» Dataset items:
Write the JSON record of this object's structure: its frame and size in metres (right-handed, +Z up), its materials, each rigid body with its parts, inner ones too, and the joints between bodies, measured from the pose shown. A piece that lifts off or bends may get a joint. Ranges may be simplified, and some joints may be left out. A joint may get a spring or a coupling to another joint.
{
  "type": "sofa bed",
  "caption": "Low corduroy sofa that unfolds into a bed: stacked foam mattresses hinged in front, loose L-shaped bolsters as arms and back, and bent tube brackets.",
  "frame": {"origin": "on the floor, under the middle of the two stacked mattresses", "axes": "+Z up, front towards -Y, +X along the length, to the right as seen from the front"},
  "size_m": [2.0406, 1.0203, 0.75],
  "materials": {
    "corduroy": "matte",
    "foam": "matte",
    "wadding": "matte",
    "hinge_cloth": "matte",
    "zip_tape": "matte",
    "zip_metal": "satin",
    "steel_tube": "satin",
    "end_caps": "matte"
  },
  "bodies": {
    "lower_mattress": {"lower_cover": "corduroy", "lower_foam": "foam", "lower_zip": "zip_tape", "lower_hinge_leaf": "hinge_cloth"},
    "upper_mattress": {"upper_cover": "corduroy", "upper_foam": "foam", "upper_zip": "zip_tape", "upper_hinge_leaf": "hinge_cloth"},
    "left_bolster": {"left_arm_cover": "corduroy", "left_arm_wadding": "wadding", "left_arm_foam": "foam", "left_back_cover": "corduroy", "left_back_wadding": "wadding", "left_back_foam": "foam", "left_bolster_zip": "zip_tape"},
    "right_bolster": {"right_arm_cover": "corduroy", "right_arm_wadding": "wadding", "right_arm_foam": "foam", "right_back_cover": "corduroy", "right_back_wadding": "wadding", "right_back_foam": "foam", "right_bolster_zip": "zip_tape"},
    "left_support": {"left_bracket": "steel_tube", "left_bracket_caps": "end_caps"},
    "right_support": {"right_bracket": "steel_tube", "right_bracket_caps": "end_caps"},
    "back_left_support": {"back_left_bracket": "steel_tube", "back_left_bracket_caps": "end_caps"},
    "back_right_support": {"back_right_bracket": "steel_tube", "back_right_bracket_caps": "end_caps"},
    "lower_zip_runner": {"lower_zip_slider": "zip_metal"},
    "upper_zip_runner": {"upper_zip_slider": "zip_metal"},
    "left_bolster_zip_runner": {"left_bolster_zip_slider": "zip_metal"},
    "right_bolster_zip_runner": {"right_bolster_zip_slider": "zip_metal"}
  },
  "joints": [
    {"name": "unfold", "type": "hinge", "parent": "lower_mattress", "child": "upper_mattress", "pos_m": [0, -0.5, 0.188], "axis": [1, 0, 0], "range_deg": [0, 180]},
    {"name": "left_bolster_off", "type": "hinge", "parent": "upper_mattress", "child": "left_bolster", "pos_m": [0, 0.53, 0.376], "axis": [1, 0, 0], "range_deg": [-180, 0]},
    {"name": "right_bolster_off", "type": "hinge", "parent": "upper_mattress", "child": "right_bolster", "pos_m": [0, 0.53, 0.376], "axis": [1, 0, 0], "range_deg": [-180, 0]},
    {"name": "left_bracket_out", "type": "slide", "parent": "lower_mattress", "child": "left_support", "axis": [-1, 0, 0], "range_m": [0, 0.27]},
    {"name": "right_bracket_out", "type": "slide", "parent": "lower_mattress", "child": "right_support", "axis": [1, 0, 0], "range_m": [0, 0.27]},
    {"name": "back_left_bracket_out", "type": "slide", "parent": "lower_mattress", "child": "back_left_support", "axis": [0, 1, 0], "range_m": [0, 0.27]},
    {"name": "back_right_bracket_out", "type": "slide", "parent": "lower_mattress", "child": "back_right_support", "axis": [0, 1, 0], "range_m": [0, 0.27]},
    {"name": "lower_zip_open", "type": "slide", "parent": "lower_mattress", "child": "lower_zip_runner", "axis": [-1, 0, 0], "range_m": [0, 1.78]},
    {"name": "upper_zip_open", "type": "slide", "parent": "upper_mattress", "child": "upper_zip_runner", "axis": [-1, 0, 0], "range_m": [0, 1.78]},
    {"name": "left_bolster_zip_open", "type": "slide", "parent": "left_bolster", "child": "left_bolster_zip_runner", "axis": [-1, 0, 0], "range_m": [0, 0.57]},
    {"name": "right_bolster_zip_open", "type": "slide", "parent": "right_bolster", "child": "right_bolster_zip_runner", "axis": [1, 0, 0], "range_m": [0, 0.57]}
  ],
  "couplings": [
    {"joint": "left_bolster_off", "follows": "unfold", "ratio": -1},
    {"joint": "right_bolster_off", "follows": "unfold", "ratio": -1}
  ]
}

--

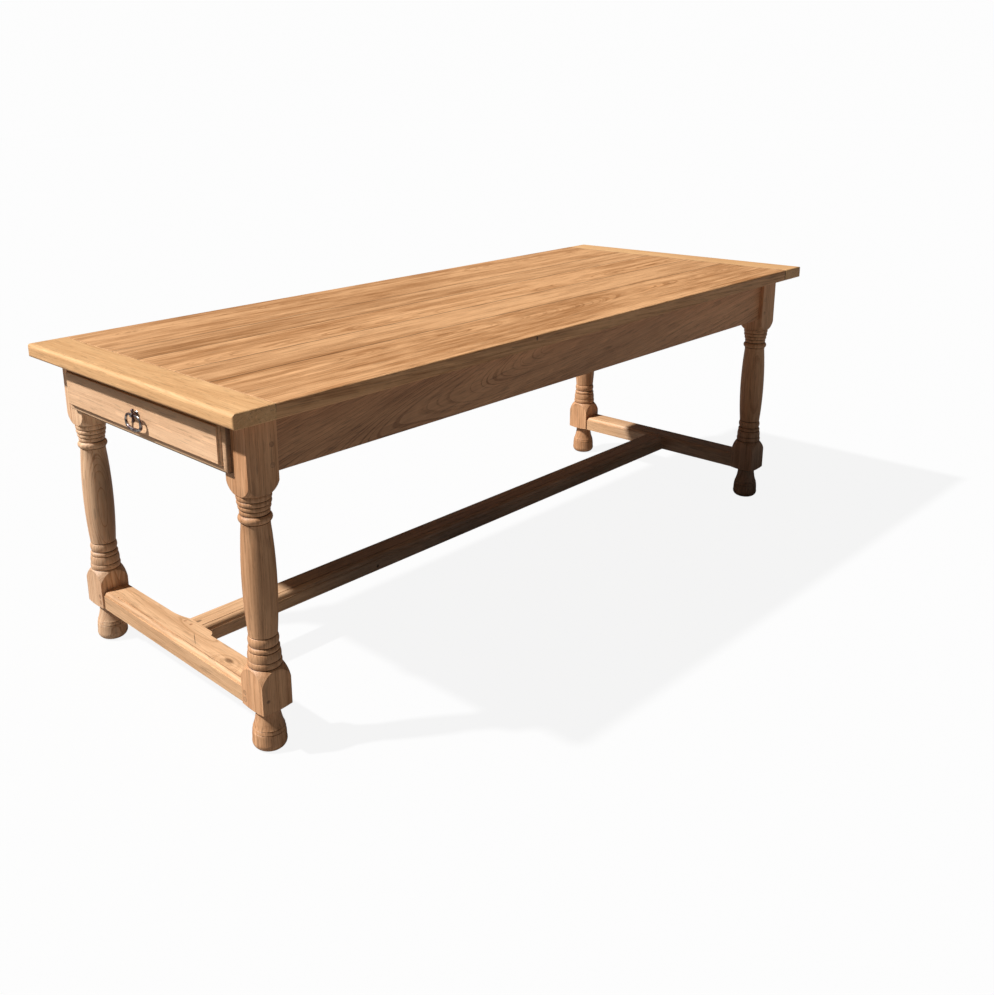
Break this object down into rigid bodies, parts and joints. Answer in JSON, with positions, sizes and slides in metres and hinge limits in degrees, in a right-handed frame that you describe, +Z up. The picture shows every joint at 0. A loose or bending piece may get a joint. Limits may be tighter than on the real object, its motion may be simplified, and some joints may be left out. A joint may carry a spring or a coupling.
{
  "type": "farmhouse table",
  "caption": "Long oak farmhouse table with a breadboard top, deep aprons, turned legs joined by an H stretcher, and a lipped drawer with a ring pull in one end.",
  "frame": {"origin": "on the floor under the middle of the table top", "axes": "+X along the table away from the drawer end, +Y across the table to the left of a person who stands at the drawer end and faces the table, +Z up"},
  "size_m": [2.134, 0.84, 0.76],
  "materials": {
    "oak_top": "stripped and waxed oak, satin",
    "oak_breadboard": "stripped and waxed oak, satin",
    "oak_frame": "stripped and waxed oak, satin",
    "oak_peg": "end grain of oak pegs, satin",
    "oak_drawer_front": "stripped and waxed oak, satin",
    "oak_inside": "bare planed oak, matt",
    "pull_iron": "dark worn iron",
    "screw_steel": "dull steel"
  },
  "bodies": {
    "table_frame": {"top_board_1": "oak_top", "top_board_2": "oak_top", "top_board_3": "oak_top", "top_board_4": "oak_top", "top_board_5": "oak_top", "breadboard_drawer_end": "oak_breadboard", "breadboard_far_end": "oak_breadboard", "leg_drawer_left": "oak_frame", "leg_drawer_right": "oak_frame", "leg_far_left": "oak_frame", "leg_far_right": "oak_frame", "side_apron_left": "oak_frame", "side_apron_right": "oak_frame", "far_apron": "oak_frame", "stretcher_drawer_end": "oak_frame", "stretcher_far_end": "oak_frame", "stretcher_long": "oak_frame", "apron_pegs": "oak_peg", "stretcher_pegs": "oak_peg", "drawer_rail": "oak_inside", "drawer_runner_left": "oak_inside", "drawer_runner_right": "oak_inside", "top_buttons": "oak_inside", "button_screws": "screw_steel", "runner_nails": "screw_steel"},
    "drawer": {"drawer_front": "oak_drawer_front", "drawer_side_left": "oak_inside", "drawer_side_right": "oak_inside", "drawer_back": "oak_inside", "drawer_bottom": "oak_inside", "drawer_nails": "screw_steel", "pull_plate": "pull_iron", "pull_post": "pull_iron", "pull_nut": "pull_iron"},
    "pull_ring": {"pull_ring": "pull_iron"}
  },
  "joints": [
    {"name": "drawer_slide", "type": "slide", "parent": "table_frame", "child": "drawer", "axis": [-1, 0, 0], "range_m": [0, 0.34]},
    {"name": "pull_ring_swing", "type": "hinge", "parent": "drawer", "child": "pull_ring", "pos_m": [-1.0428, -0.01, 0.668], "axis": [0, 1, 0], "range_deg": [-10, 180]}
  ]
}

» AIM:
Count the lines above that contain the word "handed". Give only the number.

» IN RESPONSE:
2